**Aim of the task**. Please copy all the lines that follow, word for word.

**Given information**.

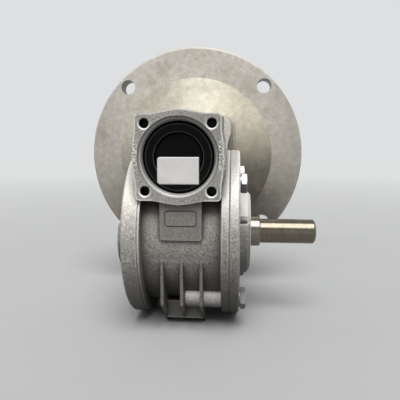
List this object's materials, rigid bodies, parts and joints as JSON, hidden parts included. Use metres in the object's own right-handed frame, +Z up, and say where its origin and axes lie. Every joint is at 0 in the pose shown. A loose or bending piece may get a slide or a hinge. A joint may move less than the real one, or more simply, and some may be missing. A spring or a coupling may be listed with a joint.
{
  "type": "speed reducer",
  "caption": "Right-angle worm speed reducer with a round motor flange, a square capped front face, a finned drum and a plain output shaft.",
  "frame": {"origin": "on the resting plane under the middle foot rib, below the point where the worm's vertical plane meets the output axis", "axes": "+X along the output shaft towards its free end, +Y along the worm from the capped end to the motor flange, +Z up"},
  "size_m": [0.1657, 0.122, 0.1856],
  "materials": {
    "cast_aluminium": "as-cast, shot-blasted, satin",
    "machined_flange": "fine-turned, satin",
    "shaft_steel": "ground, lightly oiled",
    "zinc_steel": "bright zinc plated",
    "dark_steel": "black oxide",
    "bearing_steel": "ground",
    "cap_rubber": "smooth, slightly glossy",
    "seal_rubber": "matte",
    "gasket_paper": "matte",
    "bronze": "machined",
    "cast_iron": "as-cast"
  },
  "bodies": {
    "root": {"housing": "cast_aluminium", "side_cover": "cast_aluminium", "cover_gasket": "gasket_paper", "cover_bolts": "zinc_steel", "motor_adapter": "machined_flange", "adapter_gasket": "gasket_paper", "adapter_screws": "dark_steel", "worm_end_cap": "cap_rubber", "output_oil_seal": "seal_rubber", "worm_oil_seal": "seal_rubber", "worm_front_circlip": "dark_steel", "worm_rear_circlip": "dark_steel", "output_left_bearing_outer": "bearing_steel", "output_right_bearing_outer": "bearing_steel", "worm_front_bearing_outer": "bearing_steel", "worm_rear_bearing_outer": "bearing_steel"},
    "worm": {"worm_shaft": "shaft_steel", "worm_front_bearing_inner": "bearing_steel", "worm_rear_bearing_inner": "bearing_steel"},
    "output": {"output_shaft": "shaft_steel", "wheel_key": "bearing_steel", "wheel_hub": "cast_iron", "wheel_rim": "bronze", "wheel_spacer": "bearing_steel", "output_left_bearing_inner": "bearing_steel", "output_right_bearing_inner": "bearing_steel"}
  },
  "joints": [
    {"name": "output_spin", "type": "hinge", "parent": "root", "child": "output", "pos_m": [0, 0, 0.054], "axis": [1, 0, 0], "continuous": true},
    {"name": "worm_spin", "type": "hinge", "parent": "root", "child": "worm", "pos_m": [0, 0, 0.103], "axis": [0, 1, 0], "continuous": true}
  ],
  "couplings": [
    {"joint": "worm_spin", "follows": "output_spin", "ratio": 18}
  ]
}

**Solution to this exercise**.
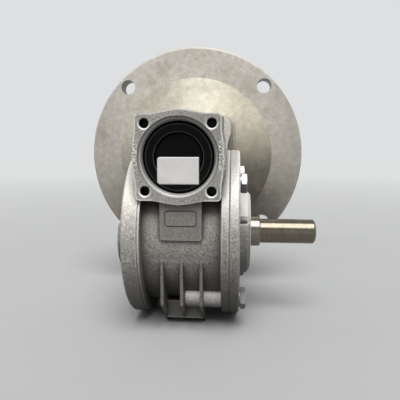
List this object's materials, rigid bodies, parts and joints as JSON, hidden parts included. Use metres in the object's own right-handed frame, +Z up, and say where its origin and axes lie. Every joint is at 0 in the pose shown. A loose or bending piece may get a slide or a hinge. A joint may move less than the real one, or more simply, and some may be missing. A spring or a coupling may be listed with a joint.
{
  "type": "speed reducer",
  "caption": "Right-angle worm speed reducer with a round motor flange, a square capped front face, a finned drum and a plain output shaft.",
  "frame": {"origin": "on the resting plane under the middle foot rib, below the point where the worm's vertical plane meets the output axis", "axes": "+X along the output shaft towards its free end, +Y along the worm from the capped end to the motor flange, +Z up"},
  "size_m": [0.1657, 0.122, 0.1856],
  "materials": {
    "cast_aluminium": "as-cast, shot-blasted, satin",
    "machined_flange": "fine-turned, satin",
    "shaft_steel": "ground, lightly oiled",
    "zinc_steel": "bright zinc plated",
    "dark_steel": "black oxide",
    "bearing_steel": "ground",
    "cap_rubber": "smooth, slightly glossy",
    "seal_rubber": "matte",
    "gasket_paper": "matte",
    "bronze": "machined",
    "cast_iron": "as-cast"
  },
  "bodies": {
    "root": {"housing": "cast_aluminium", "side_cover": "cast_aluminium", "cover_gasket": "gasket_paper", "cover_bolts": "zinc_steel", "motor_adapter": "machined_flange", "adapter_gasket": "gasket_paper", "adapter_screws": "dark_steel", "worm_end_cap": "cap_rubber", "output_oil_seal": "seal_rubber", "worm_oil_seal": "seal_rubber", "worm_front_circlip": "dark_steel", "worm_rear_circlip": "dark_steel", "output_left_bearing_outer": "bearing_steel", "output_right_bearing_outer": "bearing_steel", "worm_front_bearing_outer": "bearing_steel", "worm_rear_bearing_outer": "bearing_steel"},
    "worm": {"worm_shaft": "shaft_steel", "worm_front_bearing_inner": "bearing_steel", "worm_rear_bearing_inner": "bearing_steel"},
    "output": {"output_shaft": "shaft_steel", "wheel_key": "bearing_steel", "wheel_hub": "cast_iron", "wheel_rim": "bronze", "wheel_spacer": "bearing_steel", "output_left_bearing_inner": "bearing_steel", "output_right_bearing_inner": "bearing_steel"}
  },
  "joints": [
    {"name": "output_spin", "type": "hinge", "parent": "root", "child": "output", "pos_m": [0, 0, 0.054], "axis": [1, 0, 0], "continuous": true},
    {"name": "worm_spin", "type": "hinge", "parent": "root", "child": "worm", "pos_m": [0, 0, 0.103], "axis": [0, 1, 0], "continuous": true}
  ],
  "couplings": [
    {"joint": "worm_spin", "follows": "output_spin", "ratio": 18}
  ]
}